# RECORDED DATA
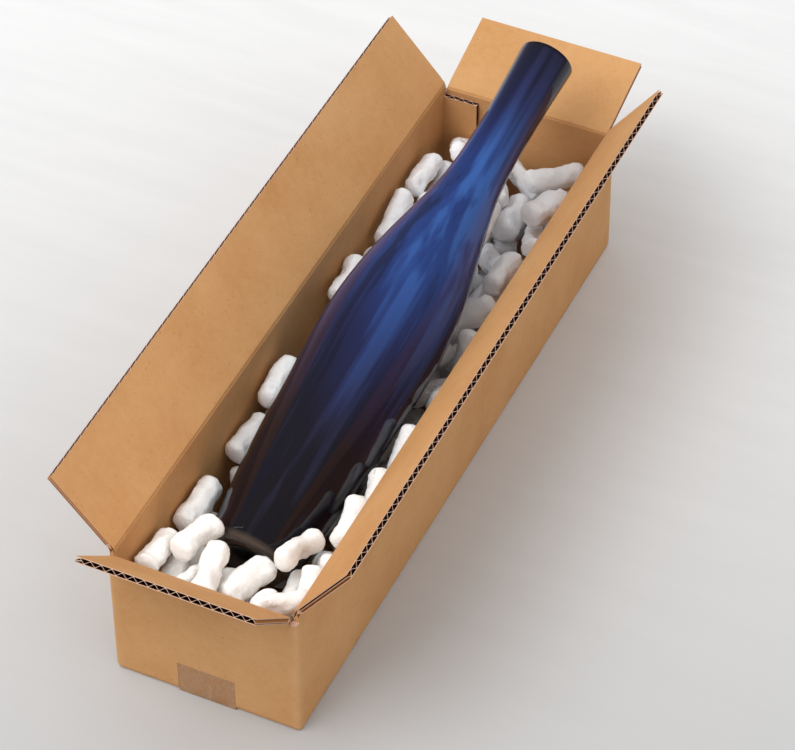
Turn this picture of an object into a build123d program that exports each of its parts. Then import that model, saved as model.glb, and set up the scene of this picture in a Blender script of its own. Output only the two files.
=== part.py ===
"""Bottle shipping box: a corrugated carton with its four top flaps open, a glass bottle lying
nose-up in it and the loose foam fill around the bottle.  Millimetres, +Z up, +Y towards the rear
end panel, origin at the centre of the carton's underside."""
from build123d import *
import math
import os
import random

# ---- carton: driving dimensions ------------------------------------------------------------
INNER_LENGTH = 508.0        # 20 in between the end walls
INNER_WIDTH = 127.0         # 5 in between the long walls
FOLD_HEIGHT = 110.0         # floor to the fold line of the long flaps
BOARD = 4.0                 # single-wall C-flute board
MEETING_GAP = 3.0           # between the two long flaps when they are folded shut
FOLD_CLEARANCE = 0.5        # allowed beyond one board thickness where one flap tucks under another
BOTTOM_SLOT = 1.0           # slot between neighbouring flaps at the bottom, closed up by the folds
CORNER_OUTER = 3.0          # outside radius of the four upright folds
CORNER_INNER = 1.0
LAYER_GAP = 0.2             # air between the two layers of the bottom
SEAM_GAP = 1.0              # between the two long bottom flaps
BOTTOM_ROUND = 2.0          # outside radius where a long wall turns under
COLUMN_DROP = 2.5           # slot floor, below the end flaps' fold line
OVERLAP = 1.0               # how far joined blocks run into each other, and cutters run past a face

# ---- the crushed score line at each top fold --------------------------------------------------
SCORE_REACH = 5.0           # crushed zone, each side of the fold line
SCORE_TIP = 0.5             # board ends this far from the fold line
SCORE_TIP_HALF = 0.1        # half thickness left there

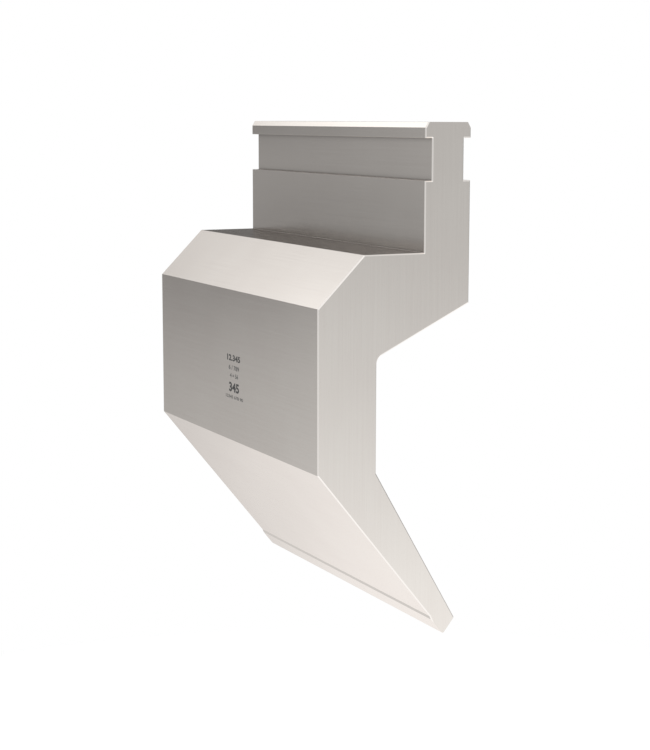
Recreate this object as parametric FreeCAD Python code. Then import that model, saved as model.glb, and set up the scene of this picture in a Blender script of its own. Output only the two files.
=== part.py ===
import FreeCAD, Part
import os
from math import cos, radians, sin, tan
from FreeCAD import Vector

# Gooseneck punch for a press brake: one ground bar of tool steel, the same section all along X.
# The origin is at mid-length, on the tang's centre plane, level with the load shoulder.
# -Y is the front face, +Y the open throat, +Z up into the press's upper beam. Sizes in mm.

LENGTH = 200.0
TANG_HEIGHT = 61.5          # load shoulder to the top of the head
WORKING_HEIGHT = 188.5      # load shoulder down to the nose

# Tang and its T-shaped head
TANG_WIDTH = 25.0
HEAD_THICKNESS = 7.5
HEAD_CHAMFER = 1.5          # width; it is steep, so that the tang finds its way into the clamp
HEAD_CHAMFER_ANGLE = 30.0   # from the vertical
NECK_WIDTH = 17.4
GROOVE_HEIGHT = 20.0
ROOT_RADIUS = 0.15          # ground inner corners of the grooves and of the shoulder

# Body in front of the tang
SHOULDER_DEPTH = 32.25      # width of the load shoulder, from the tang forwards
FRONT_CHAMFER = 24.25       # 45 degrees, from the shoulder down to the front face
WEB_THICKNESS = 31.2        # front face to the relief wall, the thinnest place of the neck

# Throat at the back, which clears a flange that is already bent up
UNDERSIDE_ANGLE = 25.5      # slope of the throat's roof above the horizontal
TANG_BACK_DROP = 25.0       # load shoulder down to the foot of the tang's back face
THROAT_RADIUS = 5.0
BACK_SLOPE_ANGLE = 30.0     # from the vertical

# Ground tip
TIP_HALF_ANGLE = 39.0       # each flank from the vertical
NOSE_RADIUS = 1.0
FLANK_HEIGHT = 7.5          # nose up to the step on the front flank
BACK_FLANK_HEIGHT = 7.3     # nose up to the corner with the back slope
RELIEF_STEP = 0.5           # the front slope lies this far behind the ground flank
RELIEF_RUN_OUT = 15.0       # angle between the flank and the face left by the wheel's run-out

# Edges
END_CHAMFER = 0.6           # 45 degrees, round both ends, the ground tip and the top face apart
EDGE_RADIUS = 0.1           # long outer edges, only stoned

SHARP = 0.0


def tang_corners(side):
    """Corners of one side of the tang from the head's top down to the foot of the groove."""
    half_tang = TANG_WIDTH / 2
    half_neck = NECK_WIDTH / 2
    chamfer_foot = TANG_HEIGHT - HEAD_CHAMFER / tan(radians(HEAD_CHAMFER_ANGLE))
    head_foot = TANG_HEIGHT - HEAD_THICKNESS
    groove_foot = head_foot - GROOVE_HEIGHT
    return [
        (side * (half_tang - HEAD_CHAMFER), TANG_HEIGHT, EDGE_RADIUS),
        (side * half_tang, chamfer_foot, EDGE_RADIUS),
        (side * half_tang, head_foot, EDGE_RADIUS),
        (side * half_neck, head_foot, ROOT_RADIUS),
        (side * half_neck, groove_foot, ROOT_RADIUS),
        (side * half_tang, groove_foot, EDGE_RADIUS),
    ]


def tip_corners():
    """Corners of the tip: relief step, ground front flank, nose and back flank.

    Both flanks meet in a sharp apex below the nose, on the tang's centre plane. The nose
    radius touches both, so its lowest point is radius * (1 / sin(half angle) - 1) above the apex.
    The step goes in by its depth and up the flank by depth / tan(run-out angle).
    """
    half_angle = radians(TIP_HALF_ANGLE)
    apex_z = -WORKING_HEIGHT - NOSE_RADIUS * (1 / sin(half_angle) - 1)
    step_z = FLANK_HEIGHT - WORKING_HEIGHT
    step_y = (apex_z - step_z) * tan(half_angle)
    run_out = RELIEF_STEP / tan(radians(RELIEF_RUN_OUT))
    slope_y = step_y + RELIEF_STEP * cos(half_angle) - run_out * sin(half_angle)
    slope_z = step_z + RELIEF_STEP * sin(half_angle) + run_out * cos(half_angle)
    back_z = BACK_FLANK_HEIGHT - WORKING_HEIGHT
    back_y = (back_z - apex_z) * tan(half_angle)
    return [
        (slope_y, slope_z, SHARP),
        (step_y, step_z, SHARP),
        (0.0, apex_z, NOSE_RADIUS),
        (back_y, back_z, EDGE_RADIUS),
    ]


def profile_corners():
    """The whole section, once round from the head's front: (y, z, radius of the long edge)."""
    half_tang = TANG_WIDTH / 2
    shoulder_y = -half_tang - SHOULDER_DEPTH
    front_y = shoulder_y - FRONT_CHAMFER
    wall_y = front_y + WEB_THICKNESS
    tip = tip_corners()
    slope_y, slope_z = tip[0][:2]
    back_y, back_z = tip[-1][:2]
    front_foot_z = slope_z + (slope_y - front_y) / tan(radians(TIP_HALF_ANGLE))
    wall_foot_z = back_z + (back_y - wall_y) / tan(radians(BACK_SLOPE_ANGLE))
    roof_z = -TANG_BACK_DROP - (half_tang - wall_y) * tan(radians(UNDERSIDE_ANGLE))
    body_front = [
        (-half_tang, 0.0, ROOT_RADIUS),
        (shoulder_y, 0.0, EDGE_RADIUS),
        (front_y, -FRONT_CHAMFER, EDGE_RADIUS),
        (front_y, front_foot_z, EDGE_RADIUS),
    ]
    throat = [
        (wall_y, wall_foot_z, SHARP),
        (wall_y, roof_z, THROAT_RADIUS),
        (half_tang, -TANG_BACK_DROP, EDGE_RADIUS),
    ]
    return tang_corners(-1) + body_front + tip + throat + tang_corners(+1)[::-1]


def long_edges(solid, corners, radii):
    """Edges along X that stand on the corners whose radius is one of radii."""
    places = [Vector(0, y, z) for y, z, radius in corners if radius in radii]
    found = []
    for edge in solid.Edges:
        start, end = edge.Vertexes[0].Point, edge.Vertexes[-1].Point
        foot = Vector(0, start.y, start.z)
        is_long = abs(start.x - end.x) > LENGTH / 2
        if is_long and any(foot.isEqual(place, 1e-6) for place in places):
            found.append(edge)
    return found


def end_edges(solid, lowest_z, highest_z):
    """Edges of both end faces that reach above lowest_z and below highest_z."""
    ends = [edge for edge in solid.Edges if edge.BoundBox.XLength < 1e-6]
    low = [edge for edge in ends if edge.BoundBox.ZMin < highest_z - 1e-6]
    return [edge for edge in low if edge.BoundBox.ZMax > lowest_z + 1e-6]


def punch():
    """Extrudes the section, rounds its corners and chamfers both ends.

    The end chamfers start at the head's top face, which stays sharp, and end at the ground flank.
    """
    corners = profile_corners()
    points = [Vector(-LENGTH / 2, y, z) for y, z, radius in corners]
    section = Part.Face(Part.makePolygon(points + points[:1]))
    solid = section.extrude(Vector(LENGTH, 0, 0))
    for radius in (ROOT_RADIUS, THROAT_RADIUS, NOSE_RADIUS):
        solid = solid.makeFillet(radius, long_edges(solid, corners, [radius]))
    flank_top_z = tip_corners()[1][1]
    solid = solid.makeChamfer(END_CHAMFER, end_edges(solid, flank_top_z, TANG_HEIGHT))
    return solid.makeFillet(EDGE_RADIUS, long_edges(solid, corners, [EDGE_RADIUS]))


os.makedirs("parts", exist_ok=True)
punch().exportStep("parts/punch_body.step")
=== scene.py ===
# Looks of a press brake punch: fine ground tool steel, a dark laser marking of plain numbers and a
# white light tent. Everything is in metres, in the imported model's own frame.
import math

import bmesh
import bpy
import numpy as np
from bpy.props import FloatProperty, FloatVectorProperty, PointerProperty
from mathutils import Matrix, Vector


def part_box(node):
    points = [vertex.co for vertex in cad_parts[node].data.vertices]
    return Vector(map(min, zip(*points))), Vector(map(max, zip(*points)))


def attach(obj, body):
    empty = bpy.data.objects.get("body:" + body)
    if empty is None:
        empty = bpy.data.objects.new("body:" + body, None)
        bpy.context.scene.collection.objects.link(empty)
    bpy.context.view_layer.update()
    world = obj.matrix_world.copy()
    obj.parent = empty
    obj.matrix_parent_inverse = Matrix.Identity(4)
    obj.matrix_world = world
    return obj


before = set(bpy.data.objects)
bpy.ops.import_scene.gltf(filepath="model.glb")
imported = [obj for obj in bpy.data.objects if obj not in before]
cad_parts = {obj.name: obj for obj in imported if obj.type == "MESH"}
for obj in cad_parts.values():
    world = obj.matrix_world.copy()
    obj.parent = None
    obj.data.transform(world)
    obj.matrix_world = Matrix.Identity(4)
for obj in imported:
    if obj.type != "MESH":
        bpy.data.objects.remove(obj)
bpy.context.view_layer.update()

bl_info = {
    "name": "Press Brake Punch Looks",
    "version": (1, 0, 0),
    "blender": (4, 5, 0),
    "location": "3D View > Sidebar > Punch",
    "description": "Finishes the punch's ground steel, marks its front and sets up the studio",
    "category": "Object",
}

MM = 0.001
PUNCH = "punch_body"
PUNCH_LOW, PUNCH_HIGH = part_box(PUNCH)


def linear_colour(hex_code):
    """Linear RGBA of an sRGB hex colour: each channel is undone by the sRGB curve."""
    srgb = np.array([int(hex_code[i:i + 2], 16) for i in (0, 2, 4)]) / 255
    linear = np.where(srgb <= 0.04045, srgb / 12.92, ((srgb + 0.055) / 1.055) ** 2.4)
    return (*linear.tolist(), 1.0)


def add_node(tree, kind, settings=None, sockets=None):
    """Adds a node, sets its own properties, then fills or links each named or numbered socket."""
    node = tree.nodes.new(kind)
    for name, value in (settings or {}).items():
        setattr(node, name, value)
    for socket, value in (sockets or {}).items():
        if isinstance(value, bpy.types.NodeSocket):
            tree.links.new(value, node.inputs[socket])
        else:
            node.inputs[socket].default_value = value
    return node


def new_material(name):
    """An empty node material and its tree."""
    material = bpy.data.materials.new(name)
    material.use_nodes = True
    material.node_tree.nodes.clear()
    return material, material.node_tree


def new_object(name, vertices, faces, material):
    """An object at the origin, whose mesh holds the vertices where they stand."""
    mesh = bpy.data.meshes.new(name)
    mesh.from_pydata(np.asarray(vertices).tolist(), [], np.asarray(faces).tolist())
    mesh.materials.append(material)
    mesh.validate()
    piece = bpy.data.objects.new(name, mesh)
    bpy.context.scene.collection.objects.link(piece)
    return piece


def grid_faces(rows, columns):
    """Quads between neighbouring points of a grid that is stored row by row."""
    first = (np.arange(rows - 1)[:, None] * columns + np.arange(columns - 1)).ravel()
    return np.stack([first, first + 1, first + columns + 1, first + columns], axis=1)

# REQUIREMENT
Return exactly the lines above from the line that has "corners = profile_corners()" through the line that has "points = [vertex.co", inclusive, and nothing else.

# OUTPUT OF THE TASK
    corners = profile_corners()
    points = [Vector(-LENGTH / 2, y, z) for y, z, radius in corners]
    section = Part.Face(Part.makePolygon(points + points[:1]))
    solid = section.extrude(Vector(LENGTH, 0, 0))
    for radius in (ROOT_RADIUS, THROAT_RADIUS, NOSE_RADIUS):
        solid = solid.makeFillet(radius, long_edges(solid, corners, [radius]))
    flank_top_z = tip_corners()[1][1]
    solid = solid.makeChamfer(END_CHAMFER, end_edges(solid, flank_top_z, TANG_HEIGHT))
    return solid.makeFillet(EDGE_RADIUS, long_edges(solid, corners, [EDGE_RADIUS]))


os.makedirs("parts", exist_ok=True)
punch().exportStep("parts/punch_body.step")
=== scene.py ===
# Looks of a press brake punch: fine ground tool steel, a dark laser marking of plain numbers and a
# white light tent. Everything is in metres, in the imported model's own frame.
import math

import bmesh
import bpy
import numpy as np
from bpy.props import FloatProperty, FloatVectorProperty, PointerProperty
from mathutils import Matrix, Vector


def part_box(node):
    points = [vertex.co for vertex in cad_parts[node].data.vertices]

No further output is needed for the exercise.